- Born: April 2, 1789 Leeds, England
- Died: February 8, 1876 (aged 86) Reading, Berkshire, England
- Occupation: Astronomical benefactor

= Anne Sheepshanks =

British astronomical benefactor (1794–1876)

Anne Sheepshanks (2 April 1789 - 8 February 1876) was a British astronomical benefactor.

==Life==
Sheepshanks was born in Leeds on 2 April 1789.
She was the daughter of Joseph and Ann Sheepshanks. Her mother was from Kendal and her father was a cloth manufacturer. Her brothers were John and Richard Sheepshanks. In 1819, her brother Richard returned from being tenth wrangler and after obtaining his master's degree at Trinity College, Cambridge. Sheepshanks went to live with him. When he died unmarried in Reading in 1855 she was his heir. She gave 196 books from her brother's book collection to the Royal Astronomical Society.
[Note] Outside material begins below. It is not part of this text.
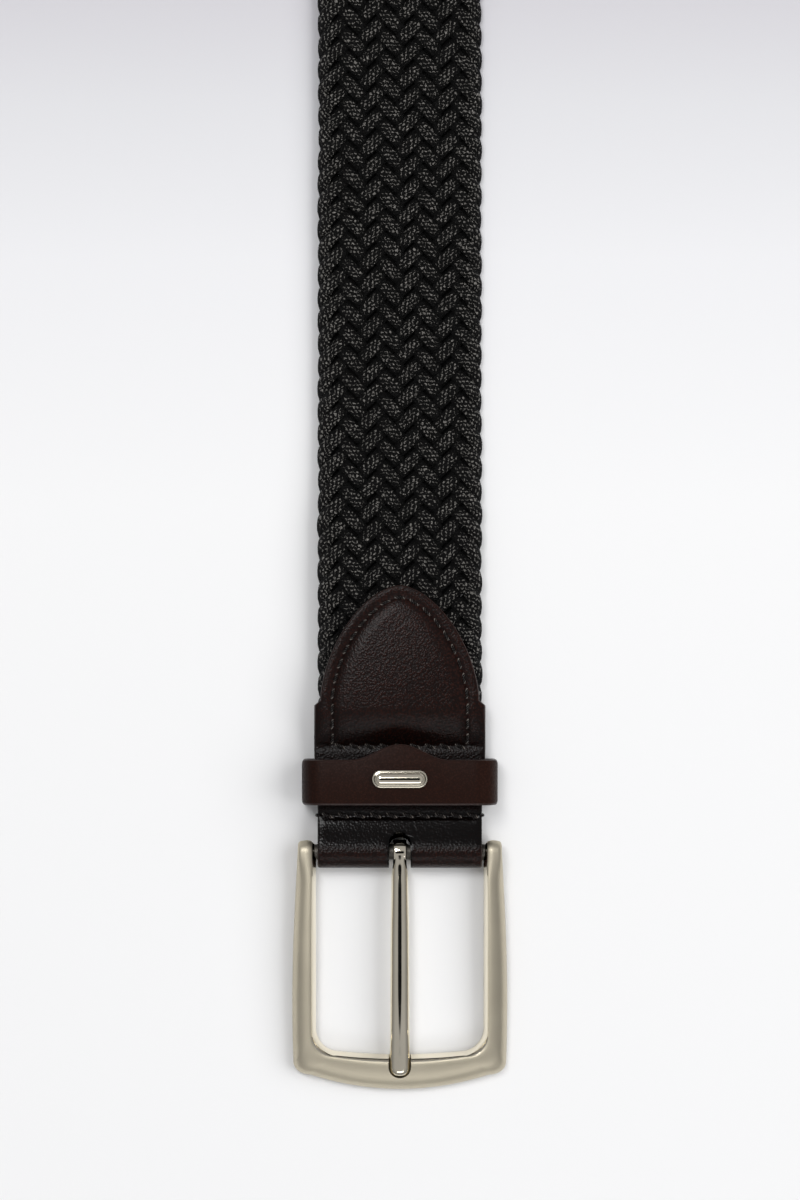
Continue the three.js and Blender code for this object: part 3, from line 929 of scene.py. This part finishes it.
def carve(piece, rings, operation, crease, level=1.0):
    """Cuts the form inside closed rings out of a piece, or joins it on, and marks the sharp edges again."""
    shape = Shape()
    shape.solid(rings, level=level)
    tool = shape.mesh_object("tool", crease=None)
    change = piece.modifiers.new("change", "BOOLEAN")
    change.operation = operation
    change.solver = "EXACT"
    change.object = tool
    depsgraph = bpy.context.evaluated_depsgraph_get()
    mesh = bpy.data.meshes.new_from_object(piece.evaluated_get(depsgraph))
    piece.modifiers.clear()
    piece.data = mesh
    bpy.data.objects.remove(tool)
    work = bmesh.new()
    work.from_mesh(mesh)
    bmesh.ops.dissolve_degenerate(work, edges=work.edges, dist=1e-7)
    shade(work, crease)
    work.to_mesh(mesh)
    work.free()


def shade(work, crease):
    """Smooth faces, with edges sharper than the crease angle kept sharp."""
    for face in work.faces:
        face.smooth = True
    if crease is not None:
        limit = math.radians(crease)
        for edge in work.edges:
            edge.smooth = len(edge.link_faces) != 2 or edge.calc_face_angle(0) < limit


# Stitches
def thread_run(shape, line, lift, slant=0.14, radius=THREAD / 2):
    """Stitches along a line of points. Each comes up out of its hole, lies on the leather and goes down."""
    line = even(np.asarray(line, dtype=float), 0.1)
    reach = reach_of(line)
    count = max(1, int(round(reach[-1] / STITCH)))
    pitch = reach[-1] / count
    lift = np.asarray(lift, dtype=float)
    for number in range(count):
        share = np.linspace(0, 1, len(GLINT))
        at = (number + 0.5 + (share - 0.5) * STITCH_FILL) * pitch
        middle = np.stack([np.interp(at, reach, line[:, k]) for k in range(3)], axis=1)
        side = unit(np.cross(unit(np.gradient(middle, axis=0)), lift))
        rise = radius * (1.7 * np.sin(math.pi * share) ** 0.45 - 1.2)
        middle = middle + lift * rise[:, None] + side * (slant * (share - 0.5) * 2)[:, None]
        thick = radius * (0.72 + 0.28 * np.sin(math.pi * share) ** 0.5)
        angle = circle(THREAD_SIDES)
        rings = (middle[:, None] + side[:, None] * (thick[:, None] * np.cos(angle))[..., None]
                 + lift * (thick[:, None] * THREAD_FLAT * np.sin(angle))[..., None])
        marks = thread_marks(share * STITCH, angle)
        shape.solid(rings, marks=marks, level=GLINT[:, None])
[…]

Sheepshanks gave £10,000 to the Cambridge Observatory. This fund was used to purchase a modern photographic telescope at the observatory, which was named in her honour, and also to establish the Sheepshanks Exhibition. She became an honorary member of the Royal Astronomical Society. The crater Sheepshanks on the Moon is also named after her, one of the few lunar craters with a female eponym.